Exercise instructions: Hand back each line, unchanged, from the top down to the line where "TAP_COLLAR_TOP)], (TAP_X, TAP_Y))" sits.

++++++++

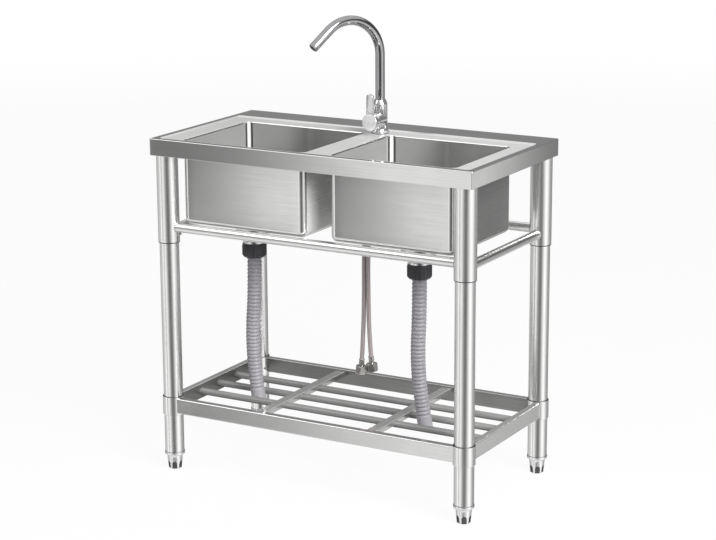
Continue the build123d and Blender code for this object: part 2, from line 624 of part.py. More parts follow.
def spout_collar():
    """Tapered ring screwed into the body, which holds the spout down and guides it."""
    bore, bottom = SPOUT_R + RUNNING, SPOUT_FOOT_Z[1] + RUNNING
    return turned([(bore, bottom), (SPOUT_FOOT_R, bottom), (SPOUT_FOOT_R, TAP_BODY_TOP),
                   (TAP_BODY_R, TAP_BODY_TOP), (TAP_BODY_R, TAP_BODY_TOP + TAP_COLLAR_BAND),
                   (TAP_COLLAR_R, TAP_COLLAR_TOP), (bore, TAP_COLLAR_TOP)], (TAP_X, TAP_Y))


def aerator():
    """Insert in the spout's end: a ring with a cross-barred screen."""
    wire = spout_wire()
    radius = SPOUT_R - SPOUT_WALL
    inside = radius - AERATOR_WALL
    end = Plane(origin=(wire @ 1) - (wire % 1) * AERATOR_INSET, z_dir=wire % 1)
    ring = extrude(end * (Circle(radius) - Circle(inside)), AERATOR_LENGTH)
    bars = Sketch()
    for offset in (-AERATOR_PITCH, 0, AERATOR_PITCH):
        reach = 2 * (radius ** 2 - offset ** 2) ** 0.5 - AERATOR_WALL
        bars += Pos(offset, 0) * Rectangle(AERATOR_BAR, reach)
        bars += Pos(0, offset) * Rectangle(reach, AERATOR_BAR)
    return ring + extrude(end.offset(AERATOR_LENGTH / 2) * bars, 2 * AERATOR_BAR)


def cartridge():
    """Valve cartridge, with a bore for its turning core."""
    body = rod_y(CARTRIDGE_R, *CARTRIDGE_Y, TAP_X, BARREL_Z)
    bore = rod_y(TURNTABLE_R + RUNNING, CARTRIDGE_Y[0] - OVER, TURNTABLE_Y[1] + RUNNING, TAP_X, BARREL_Z)
    return body - bore


def cartridge_cover():
    """Domed ring on the barrel; the lever's cap rides over it."""
    rings = [(BARREL_R * cos(radians(turn)), PIVOT_Y - BARREL_R * sin(radians(turn))) for turn in DOME_TURNS]
    profile = [(BARREL_R, BARREL_MOUTH_Y)] + rings + [
        (COVER_BORE_R, rings[-1][1]), (COVER_BORE_R, CARTRIDGE_Y[0]),
        (CARTRIDGE_R, CARTRIDGE_Y[0]), (CARTRIDGE_R, BARREL_MOUTH_Y)]
    return turned_y(profile)


def turntable():
    """Turning core with a fork and the pin on which the stem tilts."""
    core = rod_y(TURNTABLE_R, *TURNTABLE_Y, TAP_X, BARREL_Z)
    side, slot = TURNTABLE_R + OVER, FORK_SLOT / 2
    core -= block((TAP_X - slot, TAP_X + slot), (TURNTABLE_Y[0] - OVER, PIVOT_Y + FORK_DEPTH),
                  (BARREL_Z - side, BARREL_Z + side))
    pin_reach = (TURNTABLE_R ** 2 - PIVOT_PIN_R ** 2) ** 0.5 - RUNNING
    pin = rod_x(PIVOT_PIN_R, TAP_X - pin_reach, TAP_X + pin_reach, PIVOT_Y, BARREL_Z)
    core -= rod_x(PIVOT_PIN_R, TAP_X - side, TAP_X + side, PIVOT_Y, BARREL_Z)
    return Compound(children=[core, pin])


def stem_block(y_to):
    """The square stem from its seat in the cap back to a given Y."""
    side = STEM_W / 2
    return block((TAP_X - side, TAP_X + side), (CAP_Y[0] + STEM_SEAT, y_to), (BARREL_Z - side, BARREL_Z + side))


def stem():
    """Square stem that tilts on the pin and carries the handle."""
    reach = STEM_W / 2 + OVER
    return stem_block(PIVOT_Y + STEM_TAIL) - rod_x(
        PIVOT_PIN_R + RUNNING, TAP_X - reach, TAP_X + reach, PIVOT_Y, BARREL_Z)


def handle():
    """Round cap, hollow at the back, and an upright, round-ended lever."""
    cap = rod_y(CAP_R, *CAP_Y, TAP_X, BARREL_Z)
    cap = fillet(cap.faces().sort_by(Axis.Y)[0].edges(), CAP_EDGE)
    back = Plane(origin=(TAP_X, CAP_Y[0] + LEVER_SET + LEVER_T, 0), x_dir=(1, 0, 0), z_dir=(0, -1, 0))
    outline = Pos(0, (BARREL_Z + LEVER_TOP) / 2) * SlotOverall(LEVER_TOP - BARREL_Z, LEVER_W, rotation=90)
    lever = extrude(back * outline, LEVER_T)
    lever = fillet(lever.faces().sort_by(Axis.Y)[0].edges(), LEVER_EDGE)
    hollow = turned_y([*CAP_HOLLOW, (CAP_HOLLOW[-1][0], CAP_Y[1] + OVER), (0, CAP_Y[1] + OVER)])
    return cap + lever - hollow - stem_block(PIVOT_Y)


def tap_gasket():
    """Seal between the mixer and the deck."""
    return pipe(TAP_GASKET_R, TAP_HOLE_R, TAP_SEAT, TAP_SEAT + TAP_GASKET_T, (TAP_X, TAP_Y))


def tap_shank():
    """Threaded tube that holds the mixer down; the supply hoses leave through it."""
    return pipe(SHANK_R, SHANK_BORE_R, *SHANK_Z, (TAP_X, TAP_Y))


def tap_washer():
    """Washer under the deck."""
    return pipe(WASHER_R, SHANK_R + LOCK_GAP, FIELD_UNDER - WASHER_T, FIELD_UNDER, (TAP_X, TAP_Y))


def tap_locknut():
    """Hexagon nut on the shank."""
    top = FIELD_UNDER - WASHER_T
    bottom = top - LOCKNUT_HEIGHT
    hexagon = RegularPolygon(LOCKNUT_FLATS / 2, 6, major_radius=False)
    nut = Pos(TAP_X, TAP_Y, bottom) * extrude(hexagon, LOCKNUT_HEIGHT)
    return nut - rod(SHANK_R, bottom - OVER, top + OVER, (TAP_X, TAP_Y))


def supply_hose(points):
    """Flexible supply hose, from the mixer's underside to its ferrule."""
    wire = route_wire(points)
    return sweep(section_plane(wire, 0) * Circle(SUPPLY_R), path=wire)


def end_plane(points):
    """The plane at a hose's free end, facing on along the hose."""
    before, last = Vector(*points[-2]), Vector(*points[-1])
    return Plane(origin=last, z_dir=last - before)


def supply_ferrule(points):
    """Crimped ferrule with the collar that the union nut turns on."""
    end = end_plane(points)
    radius, thickness = FERRULE_COLLAR
    shell = extrude(end * Circle(FERRULE_R), FERRULE_LENGTH)
    return shell + extrude(end.offset(FERRULE_LENGTH) * Circle(radius), thickness)


def union_nut(points):
    """Hexagon union nut with its female thread open at the free end."""
    end = end_plane(points).offset(FERRULE_LENGTH - UNION_LIP)
    seat_r, seat_depth = UNION_SEAT
    hexagon = RegularPolygon(UNION_FLATS / 2, 6, major_radius=False)
    nut = extrude(end * hexagon, UNION_LIP + seat_depth + UNION_THREAD)
    nut -= extrude(end.offset(UNION_LIP + seat_depth) * Circle(UNION_BORE_R), UNION_THREAD + OVER)
    nut -= extrude(end.offset(UNION_LIP) * Circle(seat_r), seat_depth + OVER)
    return nut - extrude(end.offset(-OVER) * Circle(FERRULE_R + LOCK_GAP), UNION_LIP + 2 * OVER)


# ---------------------------------------------------------------- assembly
def pieces():
    """Every sub-part, by name."""
    made = {"sink_deck": deck(),
            "left_bowl": bowl(LEFT_BOWL_X, LEFT_DRAIN),
            "right_bowl": bowl(RIGHT_BOWL_X, RIGHT_DRAIN)}
    for corner, at in CORNERS.items():
        made["upper_sleeve_" + corner] = sleeve(at)
        made["leg_tube_" + corner] = leg(at)
        made["shelf_collar_" + corner] = collar(at)
        made["foot_" + corner] = foot(at)
    made["upper_front_rail"] = upper_rail_long(-LEG_Y)
    made["upper_back_rail"] = upper_rail_long(LEG_Y)
    made["upper_left_rail"] = upper_rail_side(-LEG_X)
    made["upper_right_rail"] = upper_rail_side(LEG_X)
    made["shelf_front_rail"] = shelf_rail_long(-1)
    made["shelf_back_rail"] = shelf_rail_long(1)
    made["shelf_left_rail"] = shelf_rail_side(-1)
    made["shelf_right_rail"] = shelf_rail_side(1)
    made["shelf_slats"] = slats()
    made["shelf_strap_left"] = strap(-STRAP_X)
    made["shelf_strap_right"] = strap(STRAP_X)
    made["foot_inserts"] = Compound(children=[foot_insert(at) for at in CORNERS.values()])
    screws = [set_screw(at, z) for at in CORNERS.values() for z in (SLEEVE_SCREW_Z, COLLAR_SCREW_Z)]
    made["set_screws"] = Compound(children=screws)
    drains = (LEFT_DRAIN, RIGHT_DRAIN)
    made["strainer_cups"] = Compound(children=[strainer_cup(at) for at in drains])
    made["strainer_basket_left"] = strainer_basket(LEFT_DRAIN)
    made["strainer_basket_right"] = strainer_basket(RIGHT_DRAIN)
    made["drain_gaskets"] = Compound(children=[drain_gasket(at) for at in drains])
    made["drain_locknuts"] = Compound(children=[drain_locknut(at) for at in drains])
    made["coupling_nuts"] = Compound(children=[coupling_nut(at) for at in drains])
    made["hose_washers"] = Compound(children=[hose_washer(at) for at in drains])
    made["drain_hose_left"] = drain_hose(LEFT_DRAIN_ROUTE)
    made["drain_hose_right"] = drain_hose(RIGHT_DRAIN_ROUTE)
    made["faucet_body"] = tap_body()
    made["faucet_gasket"] = tap_gasket()
    made["faucet_shank"] = tap_shank()
    made["faucet_washer"] = tap_washer()
    made["faucet_locknut"] = tap_locknut()
    made["spout"] = spout()
    made["spout_collar"] = spout_collar()
    made["spout_o_rings"] = Compound(children=[o_ring(z) for z in O_RING_Z])
    made["aerator"] = aerator()
    made["cartridge"] = cartridge()
    made["cartridge_cover"] = cartridge_cover()
    made["cartridge_turntable"] = turntable()
    made["cartridge_stem"] = stem()
    made["handle_lever"] = handle()
    made["supply_hose_cold"] = supply_hose(COLD_ROUTE)
    made["supply_hose_hot"] = supply_hose(HOT_ROUTE)
    supplies = (COLD_ROUTE, HOT_ROUTE)
    made["supply_ferrules"] = Compound(children=[supply_ferrule(route) for route in supplies])
    made["union_nuts"] = Compound(children=[union_nut(route) for route in supplies])
    return made


os.makedirs("parts", exist_ok=True)
for name, solid in pieces().items():
    export_step(solid, os.path.join("parts", name + ".step"))
for name, points in (("left drain", LEFT_DRAIN_ROUTE), ("right drain", RIGHT_DRAIN_ROUTE),
                     ("cold supply", COLD_ROUTE), ("hot supply", HOT_ROUTE)):
    print(name, "hose, bend radii:", [round(r) for r in route_radii(points)],
          "length:", round(route_wire(points).length, 1))
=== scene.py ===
import logging
import math
from dataclasses import dataclass, field
from enum import Enum
from typing import Callable, Iterable, Optional, Sequence, Union

import bmesh
import bpy
from mathutils import Matrix, Vector


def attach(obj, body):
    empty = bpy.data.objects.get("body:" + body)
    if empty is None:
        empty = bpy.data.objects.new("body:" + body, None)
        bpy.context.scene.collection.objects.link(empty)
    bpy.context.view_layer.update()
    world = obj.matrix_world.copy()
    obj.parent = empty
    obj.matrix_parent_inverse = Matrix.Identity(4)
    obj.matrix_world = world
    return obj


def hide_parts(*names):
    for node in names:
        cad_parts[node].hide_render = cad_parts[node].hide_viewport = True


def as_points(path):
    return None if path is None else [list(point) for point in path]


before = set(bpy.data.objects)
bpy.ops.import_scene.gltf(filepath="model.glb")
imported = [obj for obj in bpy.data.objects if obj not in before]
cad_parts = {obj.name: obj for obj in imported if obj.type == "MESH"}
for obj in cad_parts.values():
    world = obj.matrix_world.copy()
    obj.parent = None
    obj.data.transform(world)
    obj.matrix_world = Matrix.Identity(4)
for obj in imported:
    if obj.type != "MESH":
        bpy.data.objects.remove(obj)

# Looks of a free-standing stainless sink unit: two bowls, round legs, slatted shelf, gooseneck mixer.
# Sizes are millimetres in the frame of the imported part; meshes are written in metres.

LOG = logging.getLogger("sink_unit")
MM = 0.001
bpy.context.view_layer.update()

Span = tuple[float, float]
Point = tuple[float, float, float]
Ring = list[Vector]
Colour = tuple[float, float, float, float]
Mesh, Object, Material = bpy.types.Mesh, bpy.types.Object, bpy.types.Material
Node, Socket = bpy.types.Node, bpy.types.NodeSocket
Source = Union[Socket, Node]          # a node stands for its first output

# Driving sizes that several sub-assemblies share.
SHEET = 1.2                        # gauge of deck and bowls
LEG_X, LEG_Y = 381.0, 189.5
SLEEVE_R = 25.0                    # sleeves under the deck and collars at the shelf
ROOT = 0.6                         # how far a rail's end reaches into the sleeve it is welded to
BOWL_Y = (-185.0, 92.0)
LEFT_X, RIGHT_X = (-341.0, -21.0), (45.0, 351.0)
BOWL_CORNER = 14.0
LEFT_DRAIN, RIGHT_DRAIN = (-232.0, -60.0), (202.0, -60.0)
TAP = (12.0, 104.0)
RIGHTWARD, REARWARD, UP = Vector((1, 0, 0)), Vector((0, 1, 0)), Vector((0, 0, 1))
CORNERS = {"front_left": (-LEG_X, -LEG_Y), "front_right": (LEG_X, -LEG_Y),
           "back_left": (-LEG_X, LEG_Y), "back_right": (LEG_X, LEG_Y)}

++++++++

Task response:
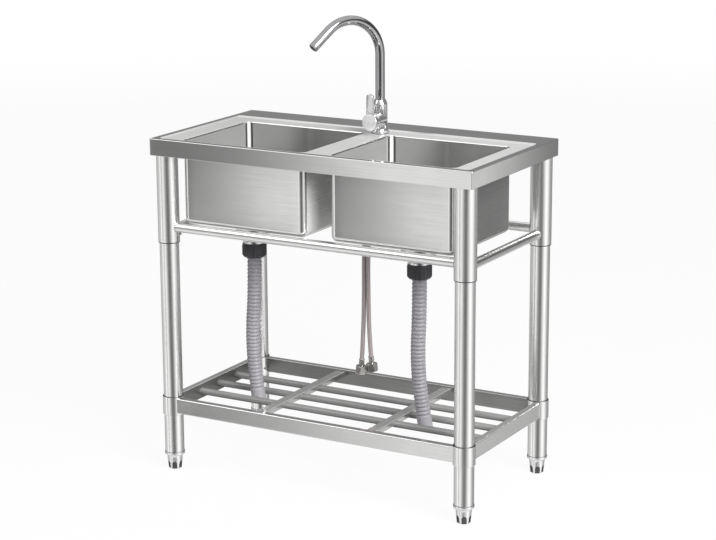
Continue the build123d and Blender code for this object: part 2, from line 624 of part.py. More parts follow.
def spout_collar():
    """Tapered ring screwed into the body, which holds the spout down and guides it."""
    bore, bottom = SPOUT_R + RUNNING, SPOUT_FOOT_Z[1] + RUNNING
    return turned([(bore, bottom), (SPOUT_FOOT_R, bottom), (SPOUT_FOOT_R, TAP_BODY_TOP),
                   (TAP_BODY_R, TAP_BODY_TOP), (TAP_BODY_R, TAP_BODY_TOP + TAP_COLLAR_BAND),
                   (TAP_COLLAR_R, TAP_COLLAR_TOP), (bore, TAP_COLLAR_TOP)], (TAP_X, TAP_Y))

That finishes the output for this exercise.